Open Source in MPEG
Currently, MPEG is engaged in the final stages of development of MPEG-7, “Multimedia Content Description Interface”, a standard to describe audio and video information, be it at the level of a complete movie or as a single object in a picture. The standard will be approved in July 2001. Also, for this standard there is a huge body of reference code that has been developed according to rules similar to those of MPEG-4.
In June 2000, MPEG started a new project called MPEG-21, “Multimedia Framework”. In this context, MPEG will develop and integrate, in collaboration with other bodies, all the technologies that are needed for electronic commerce of digital content on the network.
The key technologies that are needed by this project are:
Digital Item Declaration: a uniform and flexible abstraction and interoperable schema for declaring Digital Items.
Content Representation: how the data is represented as different media.
Digital Item Identification and Description: a framework for identification and description of any entity regardless of its nature, type or granularity.
Content Management and Usage: the provision of interfaces and protocols that enable creation, manipulation, search, access, storage, delivery and (re)use of content across the content distribution and consumption value chain.
Intellectual Property Management and Protection: the means to enable content to be persistently and reliably managed and protected across a wide range of networks and devices.
Terminals and Networks: the ability to provide interoperable and transparent access to content across networks and terminal installations.
Event Reporting: the metrics and interfaces that enable users to understand precisely the performance of all reportable events within the framework.
Of particular interest for this article is item five, Intellectual Property Management and Protection. Since MPEG-2 times, MPEG has been mindful of the need to provide solutions for those content and service providers who attach monetary value to content. So far, the solutions provided by MPEG have been at the level of enabling the use of proprietary protection technologies. However, these have the disadvantage that consumption of protected content is no longer transparent to the user, even in the case where users are willing to adhere to the conditions set by the rights holder. This is the reason MPEG is now developing a solution to provide “interoperability at the level of protected content”.
In the 15th century, “Letter patents” were already in use in Venice and Florence but unknown in Mainz. Therefore, the only way for Johannes Gutenberg to protect his invention was by hiding the secrets from everybody, including his financial backers, and this eventually led him to ruin. In the 19th century, all audio-and video-related inventions were protected by patents. This continued in the 20th century although the centre of gravity progressively shifted from individuals to the companies hiring them. When the prospects of using digital technologies became clear, all companies and organizations started making or funding research in audio and video coding. Today, the number of patents is counted by the thousands.
When MPEG started its work in audio-visual coding, it was immediately evident that either MPEG play by the existing rules in the audio-visual world—that standards usually require patents for their implementations—or it would have been impossible to produce any standard of practical value. This is in addition to the difficulty MPEG, with no funds of its own, faced becoming aware of patents required to implement its standards.

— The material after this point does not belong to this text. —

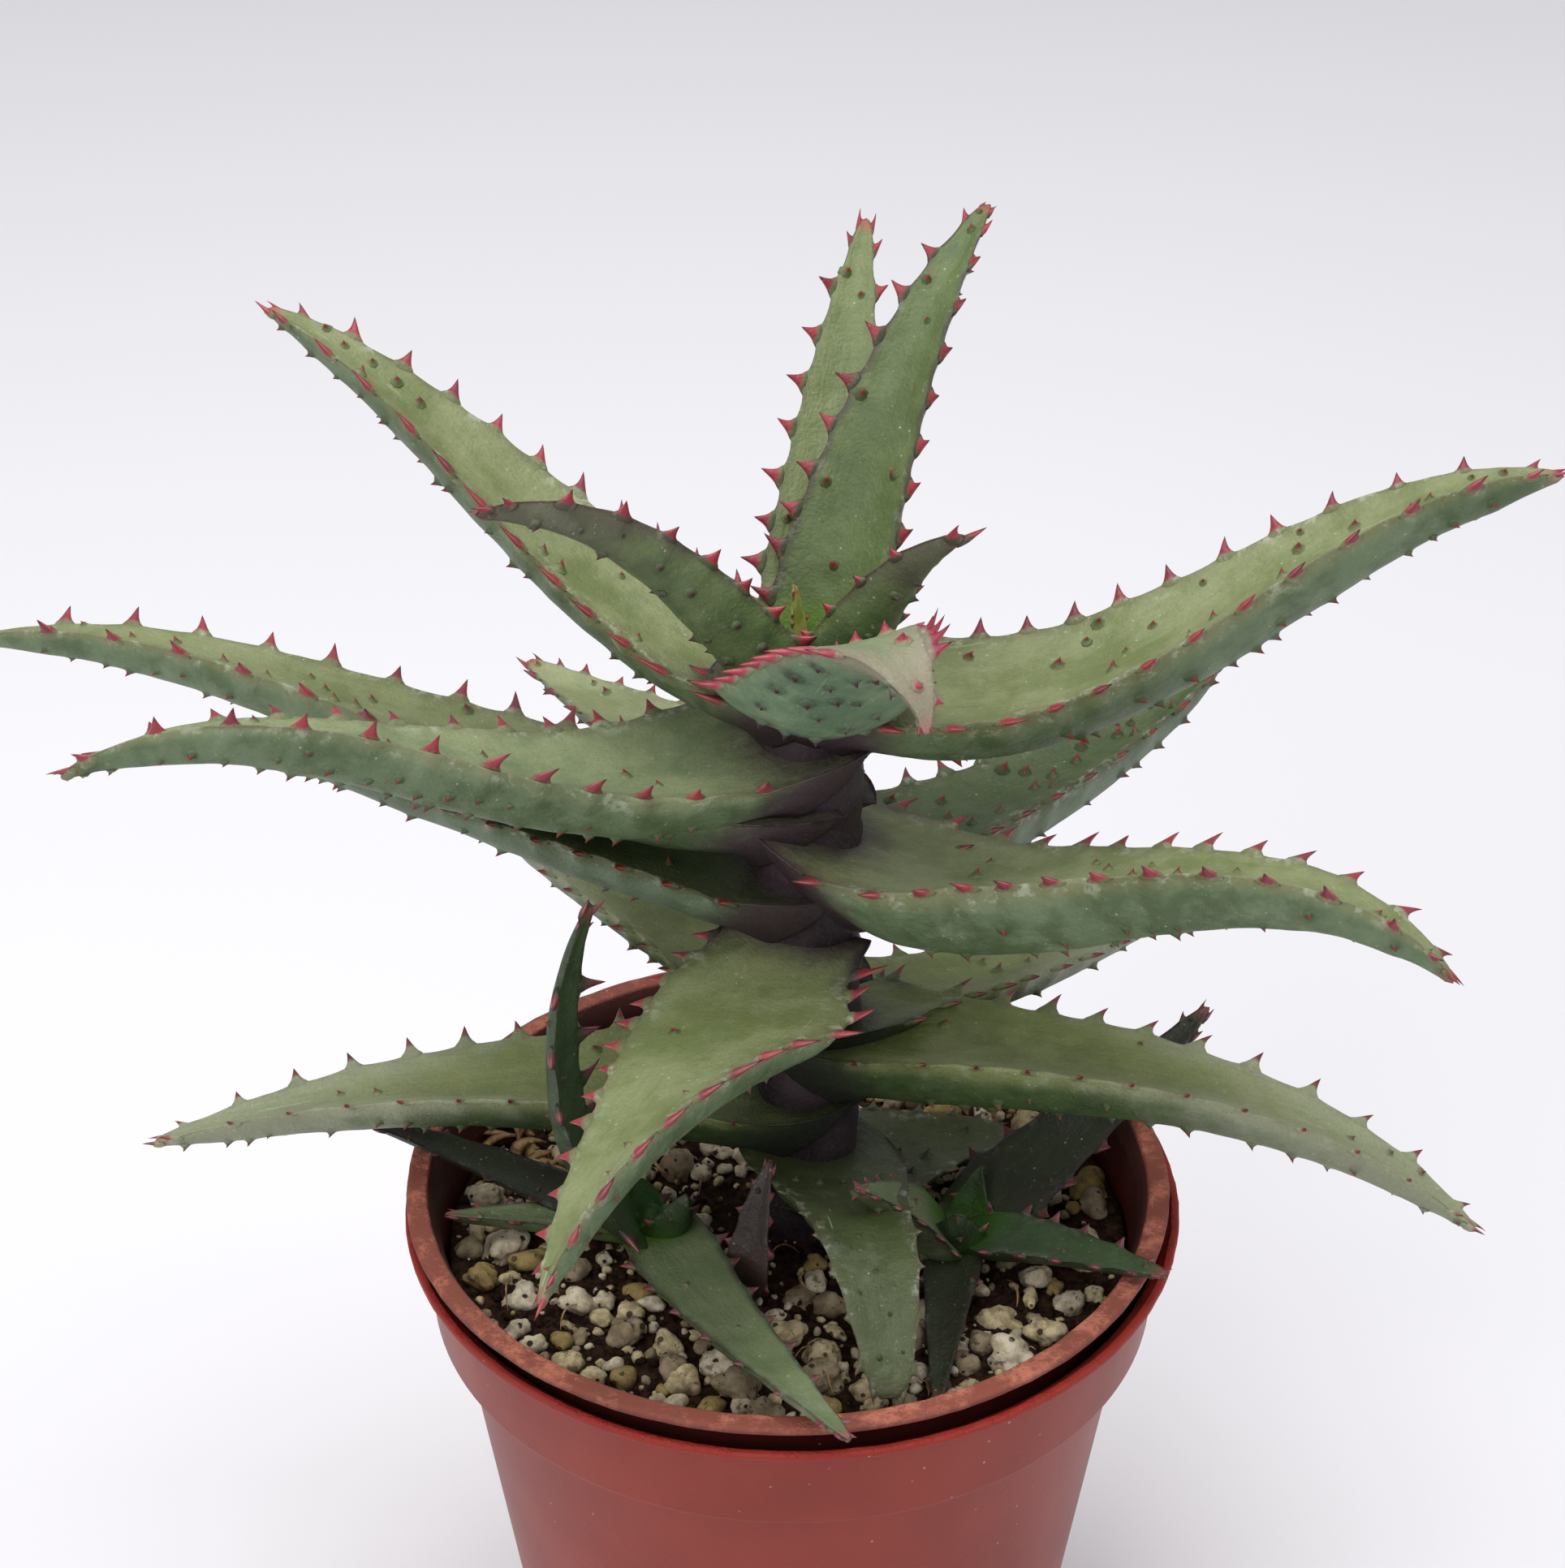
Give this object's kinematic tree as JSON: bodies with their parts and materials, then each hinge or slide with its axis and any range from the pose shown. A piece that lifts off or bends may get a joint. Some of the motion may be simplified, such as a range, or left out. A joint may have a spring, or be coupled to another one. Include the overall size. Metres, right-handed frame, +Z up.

The problem of patents in standards is, of course, well known to the three main international standards organizations: IEC, ISO and ITU. They have developed the following general policy:
No patent should be required to implement a standard or;
The rights holder should release the rights or; and
The rights holder should make a statement where he or she engages to give license to his patent “on fair and reasonable terms and nondiscriminatory conditions”.
MPEG has, therefore, developed a policy for the development of its standards that deliberately neglects consideration of patents and seeks only to achieve the optimum performance. The result has been that MPEG standards usually require a large number of patents.
As many as 100 different standards are reportedly needed to implement an MPEG-2 decoder. Because of the high interest in a “one-stop shop” for MPEG-2 patents, a private organization giving license to most MPEG-2 patents has been set up. Interestingly, the amount to be paid for the patents in an MPEG-2 decoder has remained constant, while the number of relevant patents has increased.
The same is happening with MPEG-4. The MPEG-4 Industry Forum (http://www.m4if.org/) has been established with the goal of kicking off patents pools for MPEG-4 profiles. Of course, the MPEG-4 case is much more complex since many business models require decoder download. A similar organization for MPEG-7 is likely to be set up soon.